Los años fueron pasando y el régimen franquista decidió permitir que aquellos niños que habían salido de España entre bombas pudieran volver a su país y los hermanos recibieron una carta de su madre que vivía en Eibar. Así, Dolores, con 26 años, y Domingo, con 29, decidieron volver en 1957, sin saber qué se iban a encontrar. Su hermana Soledad, que se había casado, había contraído la tuberculosis y no pudo embarcar. Habían pasado 20 años, toda su infancia, adolescencia y juventud, en la URSS. El hermano de Dolores cuenta en un libro sobre su vuelta que “me acosaban los recuerdos de mi familia y mi país y no quería pensar en las dificultades que luego pasaría.
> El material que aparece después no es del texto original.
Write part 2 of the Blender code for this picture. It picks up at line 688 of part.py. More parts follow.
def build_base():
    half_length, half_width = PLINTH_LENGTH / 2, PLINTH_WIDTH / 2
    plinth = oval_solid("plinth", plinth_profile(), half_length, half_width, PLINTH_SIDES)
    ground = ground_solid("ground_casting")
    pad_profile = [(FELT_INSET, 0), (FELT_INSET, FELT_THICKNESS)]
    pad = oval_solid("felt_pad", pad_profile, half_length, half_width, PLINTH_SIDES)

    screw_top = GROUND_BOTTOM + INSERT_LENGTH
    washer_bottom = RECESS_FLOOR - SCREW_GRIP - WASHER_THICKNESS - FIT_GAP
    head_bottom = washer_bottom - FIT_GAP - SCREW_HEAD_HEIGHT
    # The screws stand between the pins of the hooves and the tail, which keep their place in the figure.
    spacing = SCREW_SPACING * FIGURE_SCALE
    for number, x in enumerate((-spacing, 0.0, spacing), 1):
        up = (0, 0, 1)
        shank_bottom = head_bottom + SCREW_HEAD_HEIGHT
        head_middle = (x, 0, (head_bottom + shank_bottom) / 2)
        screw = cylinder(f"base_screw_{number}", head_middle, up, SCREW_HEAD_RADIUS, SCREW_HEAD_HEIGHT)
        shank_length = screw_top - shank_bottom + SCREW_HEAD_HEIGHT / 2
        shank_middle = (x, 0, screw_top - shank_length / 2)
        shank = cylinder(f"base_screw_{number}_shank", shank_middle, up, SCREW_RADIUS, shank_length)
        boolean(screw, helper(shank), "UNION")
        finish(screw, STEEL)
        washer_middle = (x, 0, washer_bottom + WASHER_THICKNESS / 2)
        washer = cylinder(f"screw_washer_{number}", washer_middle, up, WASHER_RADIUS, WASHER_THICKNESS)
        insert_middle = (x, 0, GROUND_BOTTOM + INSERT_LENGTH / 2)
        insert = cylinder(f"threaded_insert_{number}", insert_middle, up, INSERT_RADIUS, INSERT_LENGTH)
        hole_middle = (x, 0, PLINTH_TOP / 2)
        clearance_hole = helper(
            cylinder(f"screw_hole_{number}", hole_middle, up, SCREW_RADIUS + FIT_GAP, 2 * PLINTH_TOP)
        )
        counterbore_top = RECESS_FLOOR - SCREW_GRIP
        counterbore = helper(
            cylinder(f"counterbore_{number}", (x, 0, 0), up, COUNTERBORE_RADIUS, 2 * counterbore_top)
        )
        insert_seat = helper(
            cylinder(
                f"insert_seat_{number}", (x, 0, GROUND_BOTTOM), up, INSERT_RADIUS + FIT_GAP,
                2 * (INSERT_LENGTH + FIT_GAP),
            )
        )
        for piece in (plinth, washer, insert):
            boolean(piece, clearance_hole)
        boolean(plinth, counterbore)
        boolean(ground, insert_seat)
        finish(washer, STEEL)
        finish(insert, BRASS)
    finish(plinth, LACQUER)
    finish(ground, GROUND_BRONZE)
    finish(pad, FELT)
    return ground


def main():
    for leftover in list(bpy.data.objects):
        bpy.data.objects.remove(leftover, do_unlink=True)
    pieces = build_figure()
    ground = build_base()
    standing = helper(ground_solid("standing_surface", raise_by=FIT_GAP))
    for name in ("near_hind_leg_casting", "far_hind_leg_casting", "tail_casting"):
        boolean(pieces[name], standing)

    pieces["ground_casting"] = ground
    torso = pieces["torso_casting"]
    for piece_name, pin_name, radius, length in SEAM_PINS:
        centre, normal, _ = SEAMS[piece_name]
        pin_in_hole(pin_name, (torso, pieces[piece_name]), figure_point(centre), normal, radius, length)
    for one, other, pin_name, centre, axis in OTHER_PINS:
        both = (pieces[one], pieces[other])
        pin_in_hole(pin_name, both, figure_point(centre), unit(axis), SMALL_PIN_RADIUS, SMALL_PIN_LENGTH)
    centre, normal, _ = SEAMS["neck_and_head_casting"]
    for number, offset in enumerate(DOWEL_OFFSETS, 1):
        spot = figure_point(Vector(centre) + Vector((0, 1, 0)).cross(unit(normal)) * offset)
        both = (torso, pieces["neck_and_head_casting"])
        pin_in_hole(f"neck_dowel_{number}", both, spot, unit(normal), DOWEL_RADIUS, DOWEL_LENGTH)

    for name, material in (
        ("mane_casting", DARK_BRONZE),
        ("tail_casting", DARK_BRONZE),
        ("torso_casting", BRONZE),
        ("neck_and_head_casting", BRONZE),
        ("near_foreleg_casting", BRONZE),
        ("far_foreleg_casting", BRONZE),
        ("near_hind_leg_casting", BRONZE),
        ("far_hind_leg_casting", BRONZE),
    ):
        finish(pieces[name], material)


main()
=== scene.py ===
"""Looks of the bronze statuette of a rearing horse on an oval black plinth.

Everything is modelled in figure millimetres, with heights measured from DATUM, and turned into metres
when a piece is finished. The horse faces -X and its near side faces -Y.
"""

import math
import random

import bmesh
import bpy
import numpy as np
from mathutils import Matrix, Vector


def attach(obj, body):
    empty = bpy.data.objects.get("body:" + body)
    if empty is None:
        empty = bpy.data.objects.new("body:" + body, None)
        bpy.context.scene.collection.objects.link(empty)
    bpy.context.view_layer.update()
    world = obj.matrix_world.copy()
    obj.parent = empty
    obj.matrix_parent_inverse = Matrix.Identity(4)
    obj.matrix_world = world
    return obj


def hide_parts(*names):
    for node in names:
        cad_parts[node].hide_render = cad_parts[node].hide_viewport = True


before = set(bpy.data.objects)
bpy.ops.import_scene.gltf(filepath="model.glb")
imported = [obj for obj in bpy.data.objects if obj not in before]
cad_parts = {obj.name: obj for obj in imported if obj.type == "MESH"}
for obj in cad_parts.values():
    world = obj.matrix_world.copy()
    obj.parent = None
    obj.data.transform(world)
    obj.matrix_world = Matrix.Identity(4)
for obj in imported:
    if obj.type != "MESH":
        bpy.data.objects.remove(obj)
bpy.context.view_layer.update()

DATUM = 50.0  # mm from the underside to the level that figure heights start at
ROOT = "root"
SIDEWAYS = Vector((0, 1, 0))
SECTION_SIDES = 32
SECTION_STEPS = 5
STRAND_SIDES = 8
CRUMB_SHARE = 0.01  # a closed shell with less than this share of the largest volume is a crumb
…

El recibimiento que tuvimos los repatriados no tuvo nada que ver con aquel de hace 20 años en Leningrado. Solo nos esperaban en Castellón policías y funcionarios. No habían avisado a nuestros familiares de que volvíamos a nuestra patria”. Después de 20 “interminables” horas llegaron a San Sebastián de noche y se alojaron en una pensión, para seguir viaje al día siguiente. Dolores narra cómo “fuimos a un hotel y nos dieron un cuarto para mi hermano y para mí y ninguno de los dos se echó a la cama. ¡La dejamos al día siguiente tal y como nos la dieron! Nos fuimos al tren y un inspector nos pidió la documentación”. Los recelos, las suspicacias y las malas miradas solo acababan de comenzar en su propio país para los que ahora eran llamados “niños rusos”.
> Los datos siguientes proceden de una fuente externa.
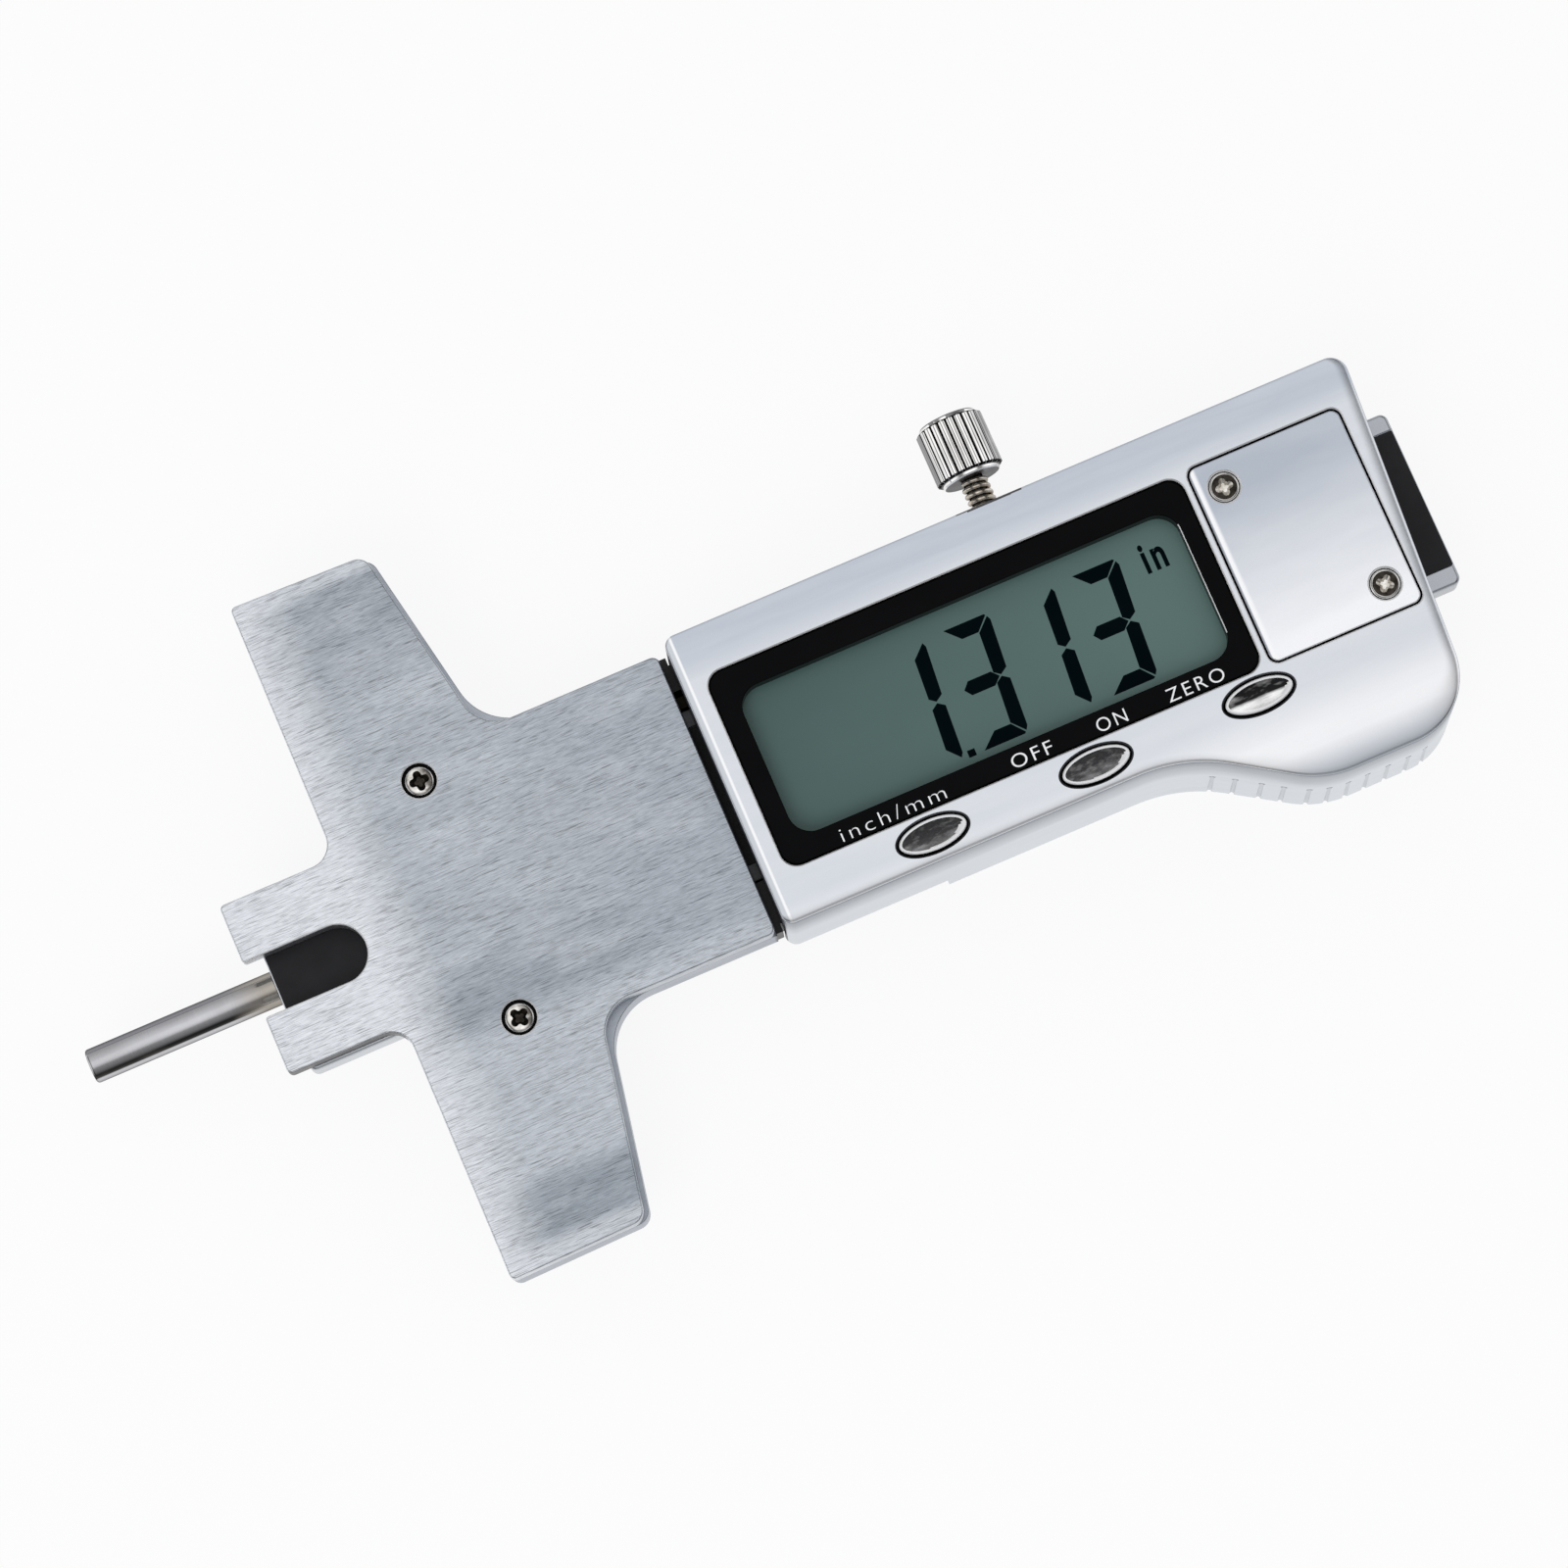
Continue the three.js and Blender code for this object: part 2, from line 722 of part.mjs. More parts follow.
// Widens a body away from the beam axis by the housing's flare, from the front face to the back
function flared(geometry) {
  const position = geometry.attributes.position;
  for (let i = 0; i < position.count; i += 1) {
    const share = (housingDepth - position.getZ(i)) / housingDepth;
    const y = position.getY(i);
    position.setY(i, y + Math.sign(y) * housingFlare * share);
  }
  return geometry;
}

function housingShell() {
  const below = -housingEdgeRadius - cutOverrun;
  const outer = toSolid(flared(plate(housingOutline(), below, housingDepth, housingEdgeRadius, 3)));
  const cavity = toSolid(plate(housingOutline(housingWall), below - cutOverrun, frontInside));
  const far = housingRight + cutOverrun;
  const wide = housingHalf + gripDrop + cutOverrun + housingFlare + cutOverrun;
  const underside = box([-cutOverrun, -wide, below - cutOverrun], [far, wide, 0]);
  const step = box([-cutOverrun, -wide, below], [housingLeft + shallowLength, wide, shallowHeight]);
  return cut(outer, [cavity, underside, step]);
}

function housingPosts() {
  const top = frontInside + cutOverrun / 2;
  const posts = rearScrewPlaces.map(([x, y]) => upright(postRadius, x, y, railTop + frameClearance, top));
  const bossBottom = frontInside - coverScrewLength + coverThickness;
  for (const [x, y] of coverScrewPlaces) posts.push(upright(coverBossRadius, x, y, bossBottom, top));
  for (const x of [windowLeft + 2 * pegInset, windowRight - pegInset]) {
    posts.push(upright(pegRadius, x, boardHalf - pegRadius, boardTop + boardSeatGap, top));
  }
  return posts;
}

function windowCutters() {
  const half = windowWidth / 2;
  const inner = half - windowLip;
  const recess = rectangle(windowLeft, windowRight, -half, half, windowCornerRadius);
  const opening = rectangle(windowLeft + windowLip, windowRight - windowLip, -inner, inner, 0);
  return [
    toSolid(plate(recess, ledgeTop, housingDepth + cutOverrun)),
    toSolid(plate(opening, frontInside - cutOverrun, ledgeTop + cutOverrun)),
  ];
}

function batteryCutters() {
  const half = coverWidth / 2 + coverGap;
  const recess = rectangle(coverLeft - coverGap, coverRight + coverGap, -half, half, coverCornerRadius);
  const cellHole = cellDiameter / 2 + cellHoleGap;
  const cutters = [
    toSolid(plate(recess, ledgeTop, housingDepth + cutOverrun)),
    upright(cellHole, cellX, 0, frontInside - cutOverrun, housingDepth, roundSegments),
  ];
  const bore = (coverScrewShankDiameter + coverScrewBoreGap) / 2;
  for (const [x, y] of coverScrewPlaces) {
    cutters.push(upright(bore, x, y, frontInside - coverScrewLength, housingDepth));
  }
  return cutters;
}

function ellipse(length, width) {
  const shape = new THREE.Shape();
  shape.absellipse(0, 0, length / 2, width / 2, 0, 2 * Math.PI, false);
  return shape;
}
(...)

Dolores junto a su hermano Domingo y su cuñada, también niña emigrada a Rusia. Fermín Pérez Nievas

“Según íbamos acercándonos a Eibar, el corazón se nos desbocaba”, narra su hermano en el libro Los niños españoles evacuados a la URSS (1937). El recuerdo de Dolores, sí es nítido sobre ese encuentro, “cuando llegamos a Eibar no sabíamos dónde estábamos ni dónde ir. Nos llevaron al Ayuntamiento. Mi hermana estaba trabajando y le avisaron de que habíamos llegado. Vino corriendo y perdió las zapatillas y todo. Mi madre apareció como una loca ¡mis hijos, mis hijos! Qué alegría, menuda fiesta fue para todos”. Txomin cuenta que “aquello fue un paroxismo de lágrimas y risas. Mi madre, por la emoción, cayó redonda al suelo, perdió el conocimiento, aunque no hubo consecuencias”. Los niños que María había dejado en Portugalete aquella noche del 12 de junio de 1937 entre bombas volvían siendo un hombre y una mujer que se comunicaban en ruso. Supieron entonces, a su llegada a Eibar, que su padre había muerto en la guerra, pocos días después de embarcar ellos a Rusia.  
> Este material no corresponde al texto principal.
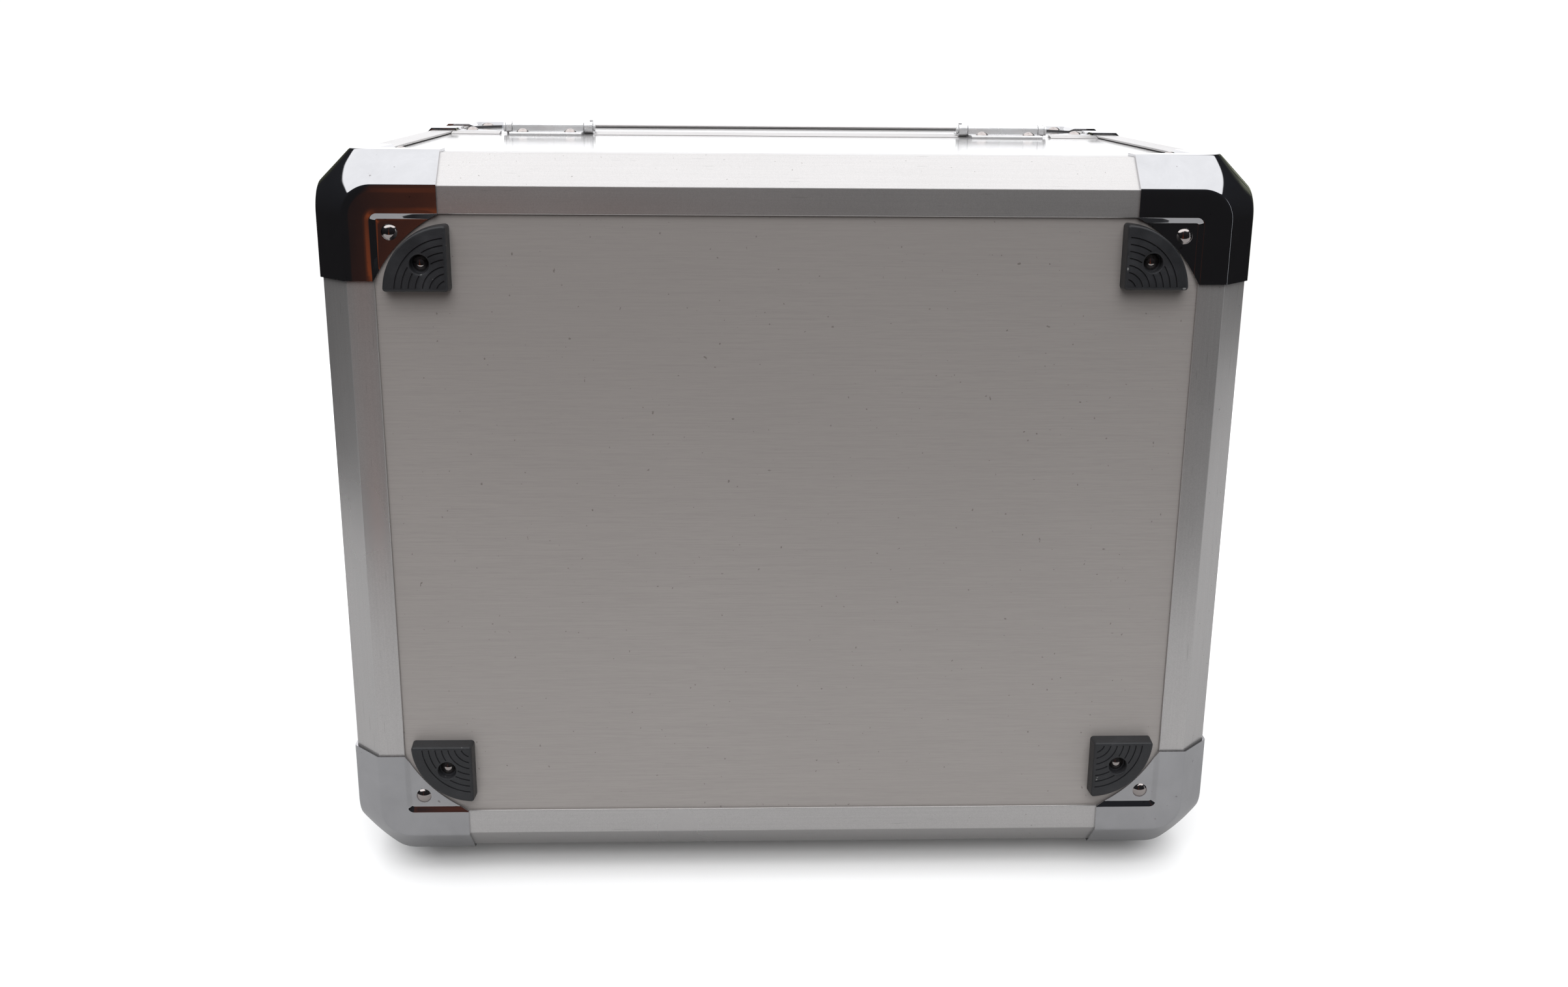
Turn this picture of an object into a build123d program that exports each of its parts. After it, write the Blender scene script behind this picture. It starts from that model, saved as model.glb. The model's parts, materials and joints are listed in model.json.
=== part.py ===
from build123d import *
import os
from math import cos, pi, radians, sin, sqrt

os.makedirs("parts", exist_ok=True)

# An aluminium framed carrying case for a radio transmitter, standing on its front (latch) side.
# X runs along the hinges, -Y is the bottom with the four feet, +Y is the lid, +Z is the rear wall.
# Origin: centre of the footprint, on the surface that the case stands on. All lengths in mm.

# ---------------------------------------------------------------- driving dimensions
width = 396.4          # over the frame extrusions, along X
height = 321.2         # front wall to rear wall, over the extrusions, along Z here
total_depth = 310.0    # bottom to lid top, over the extrusions, along Y here
base_share = 206.0     # bottom plane to parting plane
rim_gap = 0.6          # gap between the two rims
stand = 14.0           # height of the front wall's plane above the standing surface

flat = 11.5            # flat of the frame extrusion
bevel = 12.7           # 45 degree chamfer of the extrusion, measured on the flats
lip = 1.4              # flats stand this much proud of the panels
skin_t = 0.6           # brushed aluminium skin
board_t = 3.4          # board behind the skin
cut = 24.4             # extrusions stop this far from the outer planes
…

En aquella España de los 60, la emoción, en ocasiones, daba paso a la indignación de algunos de esos niños. La presión policial que sufrió Domingo también la padecieron otros repatriados. A los meses de estar en Eibar la Policía le citó para hacerle preguntas sobre sus 20 años en la URSS. Sus respuestas siempre destacaron que “había sido muy feliz y estaba orgulloso de haber vivido allí”. Le dieron un carnet especial por ser repatriado y le hicieron ir a Madrid para nuevos interrogatorios. En 1962, cuando vivía en San Sebastián, la Policía detuvo de nuevo a Domingo en su casa y se lo llevó a Bilbao con otras 26 personas a las que acusaban de comunistas. Pasaron 9 meses en la cárcel.

Dolores comenzó a trabajar en una fábrica de Eibar en la que hacían pequeñas piezas metálicas para aviones y para bicicletas, Beistegui Hermanos, una empresa que se acabó llamando BH y que se trasladó a Vitoria. Sin embargo, ya casada, siguió el destino de su marido al que trasladaban a Tudela con la empresa SKF. Así llegó a la capital ribera a principios de los años 70 donde “hace mejor tiempo que en Moscú, allí nevaba mucho y aún no sé esquiar –esboza una sonrisa-. Me gusta Tudela. No volvería a Rusia, no”.

A sus 93 años, Dolores sigue leyendo perfectamente el ruso y lo demuestra en cuanto puede, con los libros que se trajo de Moscú en aquel 1957. Atrás queda una vida dura, digna de película, como todas aquellas de niños y niñas que embarcaron en el Habana sin saber a dónde se dirigían y que huían de una guerra para vivir otra. Gracias a Internet, ha podido reconstruir el paso de su padre por el Batallón Cultura y Deporte del Ejército Vasco donde tenía el número 18.347 y cobraba 15 pesetas al día. Su pista se pierde en la segunda quincena de junio de 1937, cuando murió, y tres de sus hijos se marcharon a Rusia. Para ella, encontrar la firma de su padre en los documentos ha sido un regalo.